For Investors & Analysts: Compare ratios across competitors. A company with consistently stronger liquidity than its peers is often better managed and more resilient during economic downturns. It’s a key component of due diligence.
For Creditors & Lenders: This is a fundamental part of credit analysis. The ratios help determine loan terms, interest rates, and credit limits. A weak liquidity ratio might require personal guarantees or collateral.
Beyond the Basic Ratios: Advanced Liquidity Analysis
Once you’ve mastered the core three, you can deepen your analysis with operational metrics that feed into liquidity.
The Operating Cash Flow Ratio compares cash flow from operations to current liabilities. It shows whether core business activities are generating enough cash to cover short-term debts. Formula: Operating Cash Flow / Current Liabilities.
The Net Working Capital (Current Assets – Current Liabilities) gives you the dollar-value cushion. Tracking changes in working capital over time explains *why* your liquidity ratio is moving.
Finally, analyze the Cash Conversion Cycle—the number of days it takes to turn inventory and resources into cash from sales. Shortening this cycle directly improves liquidity without needing more sales.

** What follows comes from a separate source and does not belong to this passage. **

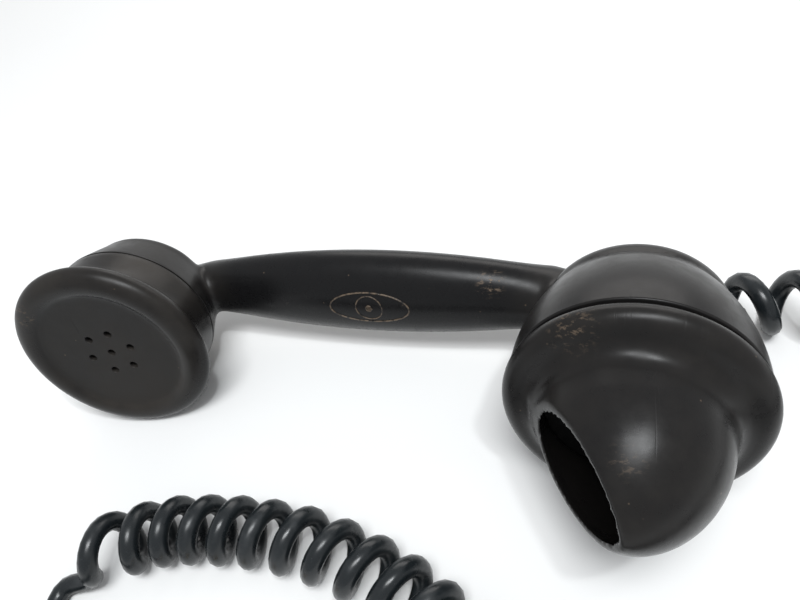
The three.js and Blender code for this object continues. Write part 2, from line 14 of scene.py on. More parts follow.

Turning Insight into Action
Finding your liquidity ratio is not the end goal; it’s the starting point for a crucial financial conversation. A calculation that takes ten minutes can reveal risks and opportunities that impact the next ten years.

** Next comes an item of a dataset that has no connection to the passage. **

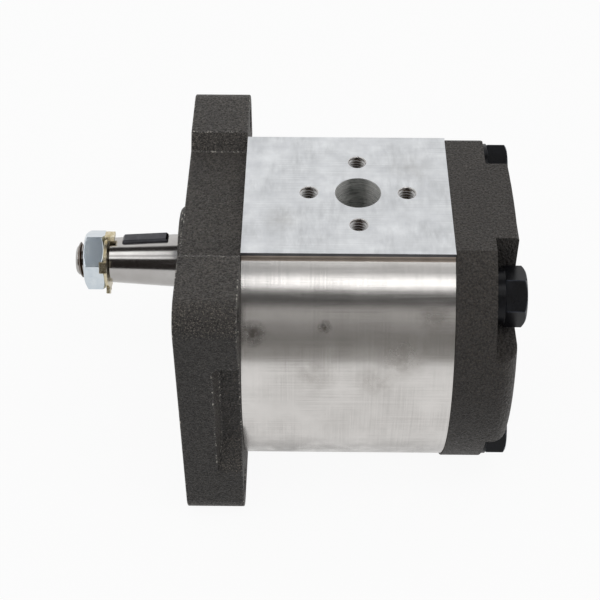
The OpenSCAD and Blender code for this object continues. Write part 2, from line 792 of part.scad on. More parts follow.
// A bearing block from x0 to x1, whose outer face with the seal groove lies at seal_x
module bearing_block(x0, x1, seal_x) {
    inner_x = seal_x == x0 ? x1 : x0;
    difference() {
        slab(x0, x1) twin_circles(block_r);
        for (y = [0, driven_y]) {
            translate([0, y, 0]) rod(x0 - cut, x1 + cut, bush_bore_r);
        }
        slab(seal_x - balance_depth, seal_x + balance_depth)
            balance_shape(balance_seal_w + 2 * seat_clearance);
        for (level = [-1, 1]) {
            translate([inner_x - relief_depth, mid_y - relief_len / 2, level * (pitch_r / 2) - relief_w / 2])
                cube([2 * relief_depth, relief_len, relief_w]);
        }
        for (y = [0, driven_y]) {
            translate([seal_x - relief_depth, y - oil_groove_w / 2, -block_r - cut])
                cube([2 * relief_depth, oil_groove_w, block_r]);
        }
    }
}

module front_bearing_block() {
    color("#b4b0a6") bearing_block(front_block_x0, front_block_x1, front_block_x0);
}

module rear_bearing_block() {
    color("#b4b0a6") bearing_block(rear_block_x0, rear_block_x1, rear_block_x1);
}

// A slit bush round the shaft at y, inside the block from x0 to x1
module bush(y, x0, x1) {
    a = x0 + bush_inset;
    b = x1 - bush_inset;
    color("#9b7b4f") translate([0, y, 0]) difference() {
        rod(a, b, bush_out_r);
        rod(a - cut, b + cut, bush_in_r);
        translate([a - cut, -bush_slit / 2, 0]) cube([b - a + 2 * cut, bush_slit, 2 * bush_out_r]);
    }
}

module drive_front_bush() {
    bush(0, front_block_x0 + balance_depth, front_block_x1);
}

module drive_rear_bush() {
    bush(0, rear_block_x0, rear_block_x1 - balance_depth);
}

module driven_front_bush() {
    bush(driven_y, front_block_x0 + balance_depth, front_block_x1);
}

module driven_rear_bush() {
    bush(driven_y, rear_block_x0, rear_block_x1 - balance_depth);
}

module shaft_seal() {
    r = seal_pocket_r - seat_clearance;
    x0 = seal_x0 + seat_clearance;
    web_x = seal_x0 + shaft_seal_w / 4;
    edge_x = seal_x0 + shaft_seal_w * 0.6;
    chamfer = 0.5;
    shell = r - 1.6;
    lip = seal_lip_r + 1.6;
    color("#2b2420") turned([
        [r, x0], [r, seal_x1 - chamfer], [r - chamfer, seal_x1], [shell, seal_x1],
        [shell, web_x], [lip, web_x + chamfer], [lip, seal_x1 - 2 * chamfer],
        [seal_lip_r, edge_x], [seal_lip_r + 2 * chamfer, x0]
    ]);
}

module seal_retaining_ring() {
    out_r = seal_pocket_r + retaining_groove - seat_clearance;
    in_r = seal_pocket_r - retaining_ring_w;
    x0 = ring_groove_x0 + seat_clearance;
    x1 = x0 + retaining_ring_t;
    half = retaining_gap_deg / 2;
    eye_turn = half + 6;
    eye_r = 0.8;
    lug_r = 1.9;
    color("#3a3a3c") difference() {
        rod(x0, x1, out_r);
        difference() {
            rod(x0 - cut, x1 + cut, in_r);
            for (side = [-1, 1]) {
                rotate([270 + side * eye_turn, 0, 0]) translate([0, in_r, 0])
                    rod(x0 - 2 * cut, x1 + 2 * cut, lug_r);
            }
        }
        for (side = [-1, 1]) {
            rotate([270 + side * eye_turn, 0, 0]) translate([0, in_r, 0]) rod(x0 - cut, x1 + cut, eye_r);
        }
        slab(x0 - cut, x1 + cut) polygon([[0, 0], polar(far, 270 - half), polar(far, 270 + half)]);
    }
}

// A body seal: a round cord laid in a long loop, with its middle at x
module body_seal(x) {
    r = body_seal_t / 2;
    color("#1e1e1e") {
        translate([x, 0, 0]) rotate([90, 0, 90]) rotate(-90)
            rotate_extrude(angle = 180) translate([body_seal_r, 0]) circle(r);
        translate([x, driven_y, 0]) rotate([90, 0, 90]) rotate(90)
            rotate_extrude(angle = 180) translate([body_seal_r, 0]) circle(r);
        for (level = [-1, 1]) {
            translate([x, driven_y, level * body_seal_r]) rotate([-90, 0, 0])
                cylinder(h = gear_centres, r = r);
        }
    }
}

module front_body_seal() {
    body_seal(body_x0 + body_seal_t / 2);
}

module rear_body_seal() {
    body_seal(body_x1 - body_seal_t / 2);
}

module front_balance_seal() {
    x1 = front_block_x0 + balance_depth;
    color("#232323") slab(x1 - balance_seal_t, x1) balance_shape(balance_seal_w);
}

module rear_balance_seal() {
    x0 = rear_block_x1 - balance_depth;
    color("#232323") slab(x0, x0 + balance_seal_t) balance_shape(balance_seal_w);
}

module front_backup_strip() {
    color("#e4e0d2") slab(front_block_x0, front_block_x0 + backup_strip_t) balance_shape(balance_seal_w);
}

module rear_backup_strip() {
    color("#e4e0d2") slab(rear_block_x1 - backup_strip_t, rear_block_x1) balance_shape(balance_seal_w);
}

// A dowel pin with chamfered ends across the joint at x
module dowel(x) {
    r = dowel_d / 2;
    c = dowel_d / 10;
    half = dowel_len / 2 - seat_clearance;
    turned([
        [0, x - half], [r - c, x - half], [r, x - half + c],
        [r, x + half - c], [r - c, x + half], [0, x + half]
    ]);
}

module front_dowel_pins() {
    color("#8f9094") at_dowels(1) dowel(body_x0);
}

module rear_dowel_pins() {
    color("#8f9094") at_dowels(-1) dowel(body_x1);
}

front_flange();
body();
rear_cover();
cover_bolts();
spring_washers();
drive_gear_shaft();
shaft_key();
tab_washer();
shaft_nut();
driven_gear();
front_bearing_block();
rear_bearing_block();
drive_front_bush();
drive_rear_bush();
driven_front_bush();
driven_rear_bush();
shaft_seal();
seal_retaining_ring();
front_body_seal();
rear_body_seal();
front_balance_seal();
rear_balance_seal();
front_backup_strip();
rear_backup_strip();
front_dowel_pins();
rear_dowel_pins();
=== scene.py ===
import json
import math

import bmesh
import bpy
from mathutils import Matrix, Vector


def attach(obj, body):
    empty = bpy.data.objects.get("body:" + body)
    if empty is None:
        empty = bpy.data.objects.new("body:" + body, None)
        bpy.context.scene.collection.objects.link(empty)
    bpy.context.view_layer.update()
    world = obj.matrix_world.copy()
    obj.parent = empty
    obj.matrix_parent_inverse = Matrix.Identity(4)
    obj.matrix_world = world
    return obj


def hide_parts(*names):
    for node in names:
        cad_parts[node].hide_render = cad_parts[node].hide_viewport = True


# Lengths are written in millimetres and turned into metres by MM.
MM = 0.001

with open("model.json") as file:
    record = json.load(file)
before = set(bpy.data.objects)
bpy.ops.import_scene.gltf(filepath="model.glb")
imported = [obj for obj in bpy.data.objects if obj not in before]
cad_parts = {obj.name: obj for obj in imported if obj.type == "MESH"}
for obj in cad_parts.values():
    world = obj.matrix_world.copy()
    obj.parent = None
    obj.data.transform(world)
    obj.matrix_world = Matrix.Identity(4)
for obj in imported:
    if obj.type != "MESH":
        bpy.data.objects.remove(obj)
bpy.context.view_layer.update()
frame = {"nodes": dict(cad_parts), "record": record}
NODES = frame["nodes"]
SLOT_OF = {part["node"]: part["material_slot"] for part in frame["record"]["subparts"]}

# Places that the pieces share with the solids, in millimetres: the shaft's axis is the origin,
# X runs from the shaft's tip to the rear cover, and Z points out of the pressure port
MID_Y = -17.2
PORT_X = 53.0
PORT_FACE = 44.0
BODY_R = 50.6
BODY_X0 = 18.2
BODY_X1 = 81.2
SHAFT_TIP = -39.9
TAPER_END = -28.4
# The port face's half width, and the hollow beside it
STEP_Y = 28.0
HOLLOW_R = 2.3
# The body's end faces and edges stand this far clear of what the scene adds to them
SKIN = 0.03


def linear(code):
    """Linear colour of an sRGB hex code."""
    parts = [int(code[k:k + 2], 16) / 255 for k in (1, 3, 5)]
    return (*(c / 12.92 if c <= 0.04045 else ((c + 0.055) / 1.055) ** 2.4 for c in parts), 1.0)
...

Your immediate next steps are clear. First, calculate all three ratios for your business or a company you’re analyzing using the latest balance sheet. Second, plot these ratios on a simple chart for the past two years to see the trend. Third, compare your results to at least two industry benchmarks.
If the numbers are strong, you have validated your financial stability and can communicate that confidence to partners, investors, or lenders. If they reveal a weakness, you have identified it early, while you still have time and options to improve inventory management, renegotiate payment terms, or secure financing under favorable conditions. Don’t just find the ratio—use it.